Spiffy's payment plans support installment choices, deposits, pay-in-full options, and option-specific follow-up directly inside checkout.
Payment Plan Vs Installments
Installments are the individual scheduled payments. The payment plan is the full structure that defines those installments.
For example, a course sold as six monthly payments of $200 has six installments inside one payment plan. The plan includes the first payment, schedule, total price, access rules, and any terms around missed payments.
That distinction matters because buyers do not only need to know the next amount. They need to understand the entire agreement.
Payment Plan Vs Subscription
A payment plan usually has a fixed total and a fixed endpoint. A subscription continues until it is canceled, expires, or changes.
For example:
- A $1,200 course sold as six payments of $200 is a payment plan.
- A $200 monthly membership that continues until canceled is a subscription.
The checkout should make this difference obvious. If the buyer thinks they are paying off a purchase but the business treats the offer like an ongoing subscription, support tickets and disputes become much more likely.
Common Payment Plan Structures
Common structures include:
- Equal installments, such as three payments of $500.
- Deposit plus installments, such as $997 today and four payments of $397.
- Pay-in-full choice next to an installment option.
- Split payments across weekly, monthly, or custom dates.
- Application-based offers where payment starts after approval.
- Cohort or event offers where installments are tied to program dates.
The right structure depends on the offer price, buyer expectation, delivery timeline, support load, and the business's cash-flow needs.
Why Sellers Offer Payment Plans
Payment plans can help sellers:
- Reduce upfront price resistance.
- Sell higher-ticket offers without lowering the total price.
- Increase checkout conversion.
- Preserve premium positioning.
- Give buyers a choice between convenience and savings.
- Create scheduled revenue from larger purchases.
- Match payment timing to delivery or onboarding.
Payment plans are especially useful when the offer has clear value but the full upfront price creates hesitation.
Payment Plans And Checkout Conversion
Payment plans can lift conversion because the buyer sees a lower first payment. A $3,000 offer may feel difficult as a single payment, while three payments of $1,100 may feel more manageable.
That does not mean every offer should use a payment plan. The business should compare higher first-payment conversion against failed installments, delayed cash collection, refund complexity, support work, and payment-processing costs.
A payment plan is successful when it increases profitable completed purchases, not when it only increases initial buyers.
Checkout Requirements
A payment-plan checkout should clearly show:
- Amount due today.
- Future payment amounts.
- Future billing dates or frequency.
- Total price.
- Whether a pay-in-full discount is available.

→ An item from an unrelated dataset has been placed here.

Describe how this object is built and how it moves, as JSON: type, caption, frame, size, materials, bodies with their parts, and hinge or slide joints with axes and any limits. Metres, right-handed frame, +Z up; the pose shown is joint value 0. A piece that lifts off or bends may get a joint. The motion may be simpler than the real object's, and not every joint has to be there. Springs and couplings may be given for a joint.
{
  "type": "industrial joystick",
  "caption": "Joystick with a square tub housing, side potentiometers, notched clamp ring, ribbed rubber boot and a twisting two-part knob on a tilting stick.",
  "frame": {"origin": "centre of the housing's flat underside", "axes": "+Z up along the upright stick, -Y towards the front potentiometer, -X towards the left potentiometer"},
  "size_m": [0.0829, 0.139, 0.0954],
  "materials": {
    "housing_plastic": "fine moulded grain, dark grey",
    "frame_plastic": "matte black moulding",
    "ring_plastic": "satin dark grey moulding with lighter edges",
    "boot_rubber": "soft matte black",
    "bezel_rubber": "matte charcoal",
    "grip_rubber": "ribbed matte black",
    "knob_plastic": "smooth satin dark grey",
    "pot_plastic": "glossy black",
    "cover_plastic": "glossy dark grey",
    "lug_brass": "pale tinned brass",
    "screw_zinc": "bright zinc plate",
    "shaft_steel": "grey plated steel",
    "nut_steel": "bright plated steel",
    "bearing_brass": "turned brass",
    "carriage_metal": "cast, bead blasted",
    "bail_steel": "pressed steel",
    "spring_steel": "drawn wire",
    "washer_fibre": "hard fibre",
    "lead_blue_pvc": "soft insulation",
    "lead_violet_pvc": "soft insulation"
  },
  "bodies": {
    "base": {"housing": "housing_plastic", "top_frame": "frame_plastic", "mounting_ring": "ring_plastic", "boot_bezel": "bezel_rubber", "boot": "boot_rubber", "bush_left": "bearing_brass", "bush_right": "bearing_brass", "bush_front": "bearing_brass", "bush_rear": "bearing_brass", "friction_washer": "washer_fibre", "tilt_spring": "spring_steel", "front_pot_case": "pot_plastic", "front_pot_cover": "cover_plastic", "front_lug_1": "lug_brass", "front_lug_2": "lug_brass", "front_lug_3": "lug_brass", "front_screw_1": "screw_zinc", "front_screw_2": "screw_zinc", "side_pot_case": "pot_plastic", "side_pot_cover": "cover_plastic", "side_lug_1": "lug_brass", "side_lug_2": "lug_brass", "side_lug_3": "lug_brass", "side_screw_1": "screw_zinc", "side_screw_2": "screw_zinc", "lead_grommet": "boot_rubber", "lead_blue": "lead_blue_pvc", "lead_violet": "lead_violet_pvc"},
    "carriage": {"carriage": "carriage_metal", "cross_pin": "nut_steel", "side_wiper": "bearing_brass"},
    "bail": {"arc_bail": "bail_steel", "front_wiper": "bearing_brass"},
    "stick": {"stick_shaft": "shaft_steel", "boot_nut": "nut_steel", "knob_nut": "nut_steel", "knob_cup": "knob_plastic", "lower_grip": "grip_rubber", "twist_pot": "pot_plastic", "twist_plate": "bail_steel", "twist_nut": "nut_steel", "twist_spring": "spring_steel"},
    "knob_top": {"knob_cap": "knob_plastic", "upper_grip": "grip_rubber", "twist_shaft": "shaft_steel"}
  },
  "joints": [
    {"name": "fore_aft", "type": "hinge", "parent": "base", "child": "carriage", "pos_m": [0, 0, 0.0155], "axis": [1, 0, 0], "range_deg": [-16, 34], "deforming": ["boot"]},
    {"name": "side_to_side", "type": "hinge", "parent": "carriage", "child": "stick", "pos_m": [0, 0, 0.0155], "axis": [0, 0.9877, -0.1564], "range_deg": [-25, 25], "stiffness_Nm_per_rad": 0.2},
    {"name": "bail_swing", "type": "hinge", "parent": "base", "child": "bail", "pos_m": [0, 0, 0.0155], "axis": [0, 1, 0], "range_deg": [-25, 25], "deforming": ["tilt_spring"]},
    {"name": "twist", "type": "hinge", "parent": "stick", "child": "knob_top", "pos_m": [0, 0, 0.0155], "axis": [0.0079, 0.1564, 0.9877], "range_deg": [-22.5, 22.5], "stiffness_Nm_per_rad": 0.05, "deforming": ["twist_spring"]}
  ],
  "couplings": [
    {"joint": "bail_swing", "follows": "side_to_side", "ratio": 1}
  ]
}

- Whether taxes, shipping, or fees apply.
- Whether the buyer receives full access immediately.
- What happens if a scheduled payment fails.

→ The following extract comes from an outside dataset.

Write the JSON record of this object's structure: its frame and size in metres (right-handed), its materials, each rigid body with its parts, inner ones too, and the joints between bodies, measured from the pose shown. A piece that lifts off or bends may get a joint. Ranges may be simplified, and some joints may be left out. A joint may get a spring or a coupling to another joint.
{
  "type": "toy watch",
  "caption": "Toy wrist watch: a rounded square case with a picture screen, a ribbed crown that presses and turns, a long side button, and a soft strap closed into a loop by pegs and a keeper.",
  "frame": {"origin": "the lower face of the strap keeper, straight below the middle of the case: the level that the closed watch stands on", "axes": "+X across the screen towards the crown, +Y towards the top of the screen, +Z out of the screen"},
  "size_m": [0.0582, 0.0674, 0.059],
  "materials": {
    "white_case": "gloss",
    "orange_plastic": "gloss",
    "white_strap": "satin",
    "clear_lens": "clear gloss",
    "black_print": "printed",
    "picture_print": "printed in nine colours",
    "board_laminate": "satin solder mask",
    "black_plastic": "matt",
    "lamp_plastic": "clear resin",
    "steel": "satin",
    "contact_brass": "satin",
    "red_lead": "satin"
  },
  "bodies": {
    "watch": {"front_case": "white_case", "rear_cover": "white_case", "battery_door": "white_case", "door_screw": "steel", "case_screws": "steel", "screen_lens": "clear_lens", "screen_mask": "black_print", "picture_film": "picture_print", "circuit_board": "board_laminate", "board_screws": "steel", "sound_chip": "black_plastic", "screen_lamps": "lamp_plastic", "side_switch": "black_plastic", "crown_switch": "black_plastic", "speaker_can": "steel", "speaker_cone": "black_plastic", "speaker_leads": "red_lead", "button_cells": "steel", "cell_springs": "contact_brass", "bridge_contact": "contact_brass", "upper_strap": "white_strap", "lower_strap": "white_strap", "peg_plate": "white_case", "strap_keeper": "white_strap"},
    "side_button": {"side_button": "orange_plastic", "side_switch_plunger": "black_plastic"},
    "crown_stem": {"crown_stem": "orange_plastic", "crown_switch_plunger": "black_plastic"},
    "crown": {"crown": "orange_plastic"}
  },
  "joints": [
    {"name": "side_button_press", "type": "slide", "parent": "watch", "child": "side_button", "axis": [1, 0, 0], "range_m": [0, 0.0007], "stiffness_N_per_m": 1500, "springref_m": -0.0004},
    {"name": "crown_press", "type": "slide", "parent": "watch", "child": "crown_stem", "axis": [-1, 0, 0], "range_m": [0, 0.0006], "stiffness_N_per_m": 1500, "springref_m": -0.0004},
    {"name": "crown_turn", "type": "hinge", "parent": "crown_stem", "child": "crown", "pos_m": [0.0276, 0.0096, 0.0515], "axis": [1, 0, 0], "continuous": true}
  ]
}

- Refund, cancellation, and access rules.
Spiffy's checkout pages are built for these kinds of offer choices, where the selected payment option needs to be visible before the buyer submits payment details.
Access Rules
Access rules should be decided before the payment plan goes live.
Some businesses grant full access after the first installment. Others release lessons, files, services, or support over time. Some pause access when a payment fails. Others keep access active while recovery emails and payment-update links are sent.
The right rule depends on the offer. A self-serve digital download may need different protection than a live coaching program, a cohort course, or a physical product that ships after the first payment.
Failed Payments
Payment plans create future billing events, which means future payments can fail. Common reasons include expired cards, insufficient funds, issuer declines, authentication issues, changed payment methods, or buyer confusion.
A failed installment should trigger a clear recovery flow. Useful follow-up can include payment-retry timing, email or SMS reminders, payment-update links, support instructions, and rules for pausing access.
Spiffy's automations can connect payment-plan events to follow-up workflows so failed installments are not left as manual cleanup.
Refunds And Cancellations
Payment plans make refunds more complicated than one-time purchases. If a buyer has paid two of six installments, the business needs clear rules for:
- Whether past payments are refundable.
- Whether future installments are canceled.
- Whether access is removed, paused, or kept.
- Whether partial delivery changes the refund amount.
- Whether affiliate commissions or partner payouts are clawed back.
Those rules should match the checkout terms, receipt language, and support macros. They should not be invented after a difficult support request.
Payment Plans And Metrics
Track payment-plan performance beyond the first payment:
- Payment-plan selection rate.
- Checkout conversion by payment option.
- Average order value.
- First-payment revenue.
- Scheduled revenue.
- Installment completion rate.
- Failed-payment rate.
- Recovery rate.
- Refund and dispute rate.
- Support tickets per payment-plan buyer.
- Customer lifetime value.
Use analytics to compare payment-plan buyers with pay-in-full buyers. If installment buyers convert more often but fail later payments at a high rate, the plan may need different terms, better buyer qualification, clearer reminders, or stronger checkout copy.
Payment Plans And Offer Pricing
A payment plan is part of the broader pricing model. It changes when money is collected, not just how much is charged.
Sellers often pair payment plans with a pay-in-full incentive. For example, a buyer may choose between $5,000 today or three payments of $1,999. The pay-in-full option rewards immediate cash collection, while the installment option protects access for buyers who need flexibility.
This structure can preserve price integrity better than discounting the entire offer.
Common Mistakes
One mistake is hiding the total cost. Buyers should not have to calculate whether six payments of $200 means $1,000, $1,200, or something else.
Another mistake is describing a payment plan like a subscription. If the buyer is paying toward a fixed purchase, say that plainly.
A third mistake is ignoring collection risk. Payment plans may increase conversion, but future installments still need payment recovery, support process, and reporting visibility.
Summary
A payment plan splits one purchase into scheduled installments. It can make higher-ticket offers easier to buy while protecting the seller's headline price. The best payment plans are clear at checkout, honest about the total cost, supported by reliable billing automation, and measured by completed revenue rather than first payments alone.